Rising Gas Prices Could Seriously Slow Entire U.S. Tourism Market

godking
28 March 2008 3:32am

Rising gasoline prices that are expected to approach $3.50 per gallon by the summer and even $4 soon after could have a negative across-the-spectrum impact on the U.S. tourism market, experts say. “It’s not a fun situation,” said Dawn McLaren, a research economist with the W.P. Carey School of Business at Arizona State University.

Mr. McLaren predicted the situation will get worse before it improves. “The impact is obviously negative,” both because it costs tourist operators more and discourages consumers from taking trips, said Tourism Industry Association of Canada chief executive Randy Williams.

In the hotel segment of the tourism market, executives point out financial measures like average daily room rates and revenue per available room are still healthy, if not at the levels of the past couple of go-go years.

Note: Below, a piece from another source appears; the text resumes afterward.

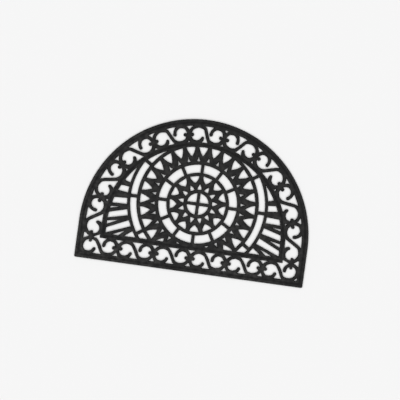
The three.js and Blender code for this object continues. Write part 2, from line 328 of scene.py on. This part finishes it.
mat_mesh = bpy.data.meshes.new("rubber_mat")
mat_mesh.from_pydata(vertices, [], faces)
mat_mesh.shade_smooth()
mat_mesh.set_sharp_from_angle(angle=SHARP_EDGE)
mat = bpy.data.objects.new("rubber_mat", mat_mesh)
bpy.context.scene.collection.objects.link(mat)

# Black rubber with the dull, finely pebbled skin that the mould gives it. The level faces take a
# lighter, dusty tone in patches, partly dry dusting and partly painted light from above, and lighter
# still towards the straight side and the left. Feet scuff the upper edges here and there. The eased
# edges and walls get painted shade.
# The clean black is also the painted shade of the eased edges and the walls.
SHADED_CLEAN_BLACK = (0.0022, 0.0022, 0.0024, 1)
DUSTY_BLACK = (0.06, 0.0587, 0.0566, 1)
WORN_BLACK = (0.022, 0.0215, 0.021, 1)
SHEEN = 0.17
CLEAN_ROUGH = 0.6
DUSTY_ROUGH = 0.84
FULL_DUST = 0.8
PEBBLES = 1000
PEBBLE_REACH = 0.8
PEBBLE_HEIGHT = 0.00014
# The facing range sets where the lighter dusty tone gives way to the painted shade of sloped faces.
DUST_AND_SHADE_FACING = (0.84, 0.985)
DUSTY_SKIN = (0.1, 0.8)
LEAST_ON_SKIN = 0.55
# The next three set a tone that grows lighter towards the straight side and the left.
LIGHTER_WAY = (-0.45, -1, 0)
LIGHTER_REACH = (-0.27, 0.28)
LEAST_LIGHTER = 0.3
SCUFFED_FACING = (0.96, 0.72)
SCUFFED_HEIGHTS = (THICK - 0.0012, THICK - 0.0005)
# Noises over the mat: bumps to the metre, fineness, the range kept and what its low end becomes.
PATCHES = {"scale": 14, "detail": 3, "low": 0.35, "high": 0.65, "least": 0.35}
MOTTLES = {"scale": 95, "detail": 5, "low": 0.4, "high": 0.66, "least": 0}
SCUFFS = {"scale": 420, "detail": 4, "low": 0.5, "high": 0.66, "least": 0}
GRIT = {"scale": 3000, "detail": 2, "low": 0.3, "high": 0.7, "least": 0.55}

rubber = bpy.data.materials.new("black_rubber")
rubber.use_nodes = True
nodes, links = rubber.node_tree.nodes, rubber.node_tree.links
shader = nodes["Principled BSDF"]
shader.inputs["Specular IOR Level"].default_value = SHEEN
place_on_mat = nodes.new("ShaderNodeTexCoord").outputs["Object"]


def ranged(value, from_low, from_high, to_low=0, to_high=1):
    """The value moved from one range to another, kept inside it."""
    change = nodes.new("ShaderNodeMapRange")
    limits = (from_low, from_high, to_low, to_high)
    for socket, limit in zip(("From Min", "From Max", "To Min", "To Max"), limits):
        change.inputs[socket].default_value = limit
    links.new(value, change.inputs["Value"])
    return change.outputs["Result"]


def noise(scale, detail, low, high, least):
    """A soft noise over the mat, from least to one."""
    texture = nodes.new("ShaderNodeTexNoise")
    texture.inputs["Scale"].default_value = scale
    texture.inputs["Detail"].default_value = detail
    links.new(place_on_mat, texture.inputs["Vector"])
    return ranged(texture.outputs["Fac"], low, high, least)


def times(a, b):
    """One value multiplied by another."""
    product = nodes.new("ShaderNodeMath")
    product.operation = "MULTIPLY"
    links.new(a, product.inputs[0])
    links.new(b, product.inputs[1])
    return product.outputs["Value"]


def mixed(a, b, share):
    """Colour a turned into colour b by the share."""
    mix = nodes.new("ShaderNodeMix")
    mix.data_type = "RGBA"
    for colour, socket in ((a, "A"), (b, "B")):
        if isinstance(colour, tuple):
            mix.inputs[socket].default_value = colour
        else:
            links.new(colour, mix.inputs[socket])
    links.new(share, mix.inputs["Factor"])
    return mix.outputs["Result"]


cells = nodes.new("ShaderNodeTexVoronoi")
cells.inputs["Scale"].default_value = PEBBLES
links.new(place_on_mat, cells.inputs["Vector"])
pebbles = ranged(cells.outputs["Distance"], 0, PEBBLE_REACH, 1, 0)
skin = times(pebbles, noise(**GRIT))

facing = nodes.new("ShaderNodeSeparateXYZ")
links.new(nodes.new("ShaderNodeNewGeometry").outputs["Normal"], facing.inputs["Vector"])
# Faces that look up get the lighter tone, sloped edges and walls the darker: dusty patches and
# painted shade in one mask.
level = ranged(facing.outputs["Z"], *DUST_AND_SHADE_FACING)
across = nodes.new("ShaderNodeVectorMath")
across.operation = "DOT_PRODUCT"
across.inputs[1].default_value = LIGHTER_WAY
links.new(place_on_mat, across.inputs[0])
# Lighter towards the straight side and the left.
lighter_front_left = ranged(across.outputs["Value"], *LIGHTER_REACH, LEAST_LIGHTER)
# The mask below joins the dusty patches with the painted shade of sloped faces.
dust_and_shade = times(times(level, lighter_front_left), times(noise(**PATCHES), noise(**MOTTLES)))
dust_and_shade = times(dust_and_shade, ranged(skin, *DUSTY_SKIN, LEAST_ON_SKIN))

axes = nodes.new("ShaderNodeSeparateXYZ")
links.new(place_on_mat, axes.inputs["Vector"])
upper_edges = times(ranged(axes.outputs["Z"], *SCUFFED_HEIGHTS),
                    ranged(facing.outputs["Z"], *SCUFFED_FACING))
worn = times(upper_edges, noise(**SCUFFS))

# Clean black on the sloped faces and walls is painted shade; dusty black and scuffs are the rubber's
# own.
tone = mixed(mixed(SHADED_CLEAN_BLACK, DUSTY_BLACK, dust_and_shade), WORN_BLACK, worn)
links.new(tone, shader.inputs["Base Color"])
links.new(ranged(dust_and_shade, 0, FULL_DUST, CLEAN_ROUGH, DUSTY_ROUGH), shader.inputs["Roughness"])
bump = nodes.new("ShaderNodeBump")
bump.inputs["Distance"].default_value = PEBBLE_HEIGHT
links.new(skin, bump.inputs["Height"])
links.new(bump.outputs["Normal"], shader.inputs["Normal"])
mat_mesh.materials.append(rubber)

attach(mat, "root")
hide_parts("mat")

# The floor is a plain, pale sheet that runs far past the picture.
FLOOR_HALF = 20
FLOOR_GAP = 0.0001
FLOOR_TONE = (0.771, 0.771, 0.771, 1)
FLOOR_ROUGH = 0.9

floor_mesh = bpy.data.meshes.new("floor")
corners = [(-1, -1), (1, -1), (1, 1), (-1, 1)]
floor_mesh.from_pydata([(x * FLOOR_HALF, y * FLOOR_HALF, 0) for x, y in corners], [], [(0, 1, 2, 3)])
floor = bpy.data.objects.new("floor", floor_mesh)
floor.location.z = cad_low.z - FLOOR_GAP
bpy.context.scene.collection.objects.link(floor)
pale = bpy.data.materials.new("pale_floor")
pale.use_nodes = True
paint = pale.node_tree.nodes["Principled BSDF"]
paint.inputs["Base Color"].default_value = FLOOR_TONE
paint.inputs["Roughness"].default_value = FLOOR_ROUGH
paint.inputs["Specular IOR Level"].default_value = 0
floor_mesh.materials.append(pale)

# A broad softbox hangs over the mat, and a little light comes from the white room all round.
ROOM_LIGHT = 0.15
SOFTBOX_ANGLE = math.radians(70)
SOFTBOX_LIGHT = 3.3
SOFTBOX_LEAN = (math.radians(4), 0, 0)

world = bpy.data.worlds.new("studio")
bpy.context.scene.world = world
world.use_nodes = True
room = world.node_tree.nodes["Background"]
room.inputs["Color"].default_value = (1, 1, 1, 1)
room.inputs["Strength"].default_value = ROOM_LIGHT
softbox_data = bpy.data.lights.new("softbox", "SUN")
softbox_data.angle = SOFTBOX_ANGLE
softbox_data.energy = SOFTBOX_LIGHT
softbox = bpy.data.objects.new("softbox", softbox_data)
softbox.rotation_euler = SOFTBOX_LEAN
bpy.context.scene.collection.objects.link(softbox)
bpy.context.scene.view_settings.view_transform = "Standard"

The airlines, which have recently started to be profitable, see the rising gas prices as a serious setback to their recovery. “These are costs that, for competitive reasons, we can’t just pass on to consumers,” said Valerie Wunder, a US Airways spokeswoman. Instead, they are cutting into profits.

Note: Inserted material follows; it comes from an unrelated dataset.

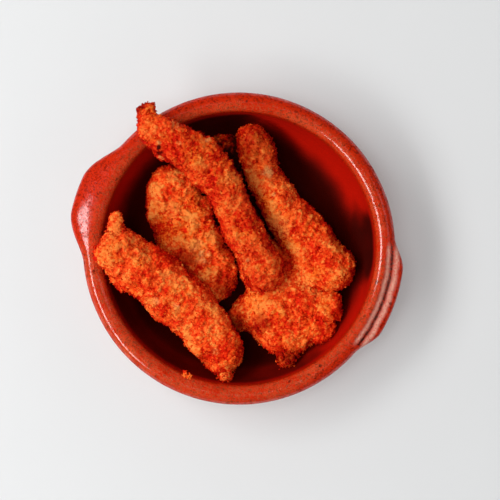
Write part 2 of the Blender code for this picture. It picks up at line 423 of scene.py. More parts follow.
@dataclass
class Surface:
    """A new material: its shader, and the wiring that feeds it."""

    name: str
    material: bpy.types.Material = field(init=False)
    shader: bpy.types.Node = field(init=False)
    wiring: Wiring = field(init=False)

    def __post_init__(self) -> None:
        """Make the material with its Principled BSDF."""
        self.material = bpy.data.materials.new(self.name)
        self.material.use_nodes = True
        self.wiring = Wiring(self.material.node_tree)
        self.shader = self.material.node_tree.nodes["Principled BSDF"]

    def set(self, **sources: object) -> None:
        """Feed the shader's sockets, with _ for the spaces in their names."""
        for name, source in sources.items():
            self.wiring.feed(self.shader.inputs[name.replace("_", " ")], source)

    def emboss(self, height: object, depth: float) -> None:
        """Let a height that changes over the surface tilt the light on it.

        Args:
            height: The height, from 0 to 1.
            depth: How deep the relief looks, in millimetres.
        """
        bump = self.wiring.add("Bump")
        bump.inputs["Strength"].default_value = 1.0
        bump.inputs["Distance"].default_value = depth * MM
        self.wiring.feed(bump.inputs["Height"], height)
        self.wiring.feed(self.shader.inputs["Normal"], bump.outputs["Normal"])


def new_group(
    name: str, inputs: dict[str, float], outputs: tuple[str, ...]
) -> tuple[Wiring, bpy.types.Node, bpy.types.Node]:
    """Start a node group with number sockets.

    Args:
        name: The group's name.
        inputs: Each input and its starting value.
        outputs: The outputs.

    Returns:
        The group's wiring, and its input and output nodes.
    """
    group = bpy.data.node_groups.new(name, "ShaderNodeTree")
    for socket, value in inputs.items():
        made = group.interface.new_socket(socket, in_out="INPUT", socket_type="NodeSocketFloat")
        made.default_value = value
    for socket in outputs:
        group.interface.new_socket(socket, in_out="OUTPUT", socket_type="NodeSocketFloat")
    return Wiring(group), group.nodes.new("NodeGroupInput"), group.nodes.new("NodeGroupOutput")


@dataclass
class Effects:
    """The node groups that the finishes share."""

    spot_edge: Span = (0.55, 0.25)
    tone_span: Span = (0.15, 1.33)
    mottle: bpy.types.NodeTree = field(init=False)
    speckle: bpy.types.NodeTree = field(init=False)
    crumble: bpy.types.NodeTree = field(init=False)

    def __post_init__(self) -> None:
        """Build each group once."""
        self.mottle = self.make_mottle()
        self.speckle = self.make_speckle()
        self.crumble = self.make_crumble()

    def make_mottle(self) -> bpy.types.NodeTree:
        """Make cloudy patches: Scale in cells a metre, and Low and High to set their contrast.

        Returns:
            The group, which puts out the patches as a mask.
        """
        wiring, given, result = new_group(
            "mottle", {"Scale": 100.0, "Low": 0.35, "High": 0.65}, ("Mask",)
        )
        noise = wiring.noise(given.outputs["Scale"], 3.0, 0.55)
        mask = wiring.spread(noise, given.outputs["Low"], given.outputs["High"])
        wiring.feed(result.inputs["Mask"], mask)
        return wiring.tree

    def make_speckle(self) -> bpy.types.NodeTree:
        """Make uneven small spots: Scale in cells a metre, and Cover for how much they take up.

        Returns:
            The group, which puts out the spots as a mask.
        """
        wiring, given, result = new_group("speckle", {"Scale": 600.0, "Cover": 0.3}, ("Mask",))
        cells = wiring.add("TexVoronoi")
        wiring.feed(cells.inputs["Vector"], wiring.add("TexCoord").outputs["Object"])
        wiring.feed(cells.inputs["Scale"], given.outputs["Scale"])
        shade = wiring.add("SeparateColor")
        wiring.feed(shade.inputs[0], cells.outputs["Color"])
        near = wiring.spread(cells.outputs["Distance"], *self.spot_edge)
        chosen = wiring.maths("LESS_THAN", shade.outputs["Red"], given.outputs["Cover"])
        wiring.feed(result.inputs["Mask"], wiring.times(near, chosen))
        return wiring.tree

    def make_crumble(self) -> bpy.types.NodeTree:
        """Make a crumb crust's painted light and shade: how high, how bright each grain, and fine
        grit.

        Returns:
            The group, which puts out the crust's tone and the height of its grit.
        """
        wiring, given, result = new_group(
            "crumble", {"Crest": 0.5, "Grain": 0.5, "Scale": 900.0}, ("Tone", "Height")
        )
        grit = wiring.noise(given.outputs["Scale"], 2.0, 0.6)
        tone = wiring.total(
            (given.outputs["Crest"], 0.6), (given.outputs["Grain"], 0.6), (grit, 0.3)
        )
        wiring.feed(result.inputs["Tone"], wiring.spread(tone, *self.tone_span))
        wiring.feed(result.inputs["Height"], grit)
        return wiring.tree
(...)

Destination cities such as Savannah, Georgia, where the majority of visitors are drive-ins, are also warily eyeing gas prices.

Even with the gasoline prices creeping up in 2007, a record number of people visited Savannah last year. Experts say those travelers gave up longer, or flying vacations, to drive to places like Savannah, but hospitality and travel managers are still worried about the future.

Tourism officials say one likely outcome of soaring gas costs are that visitors will stay closer to home in the near future.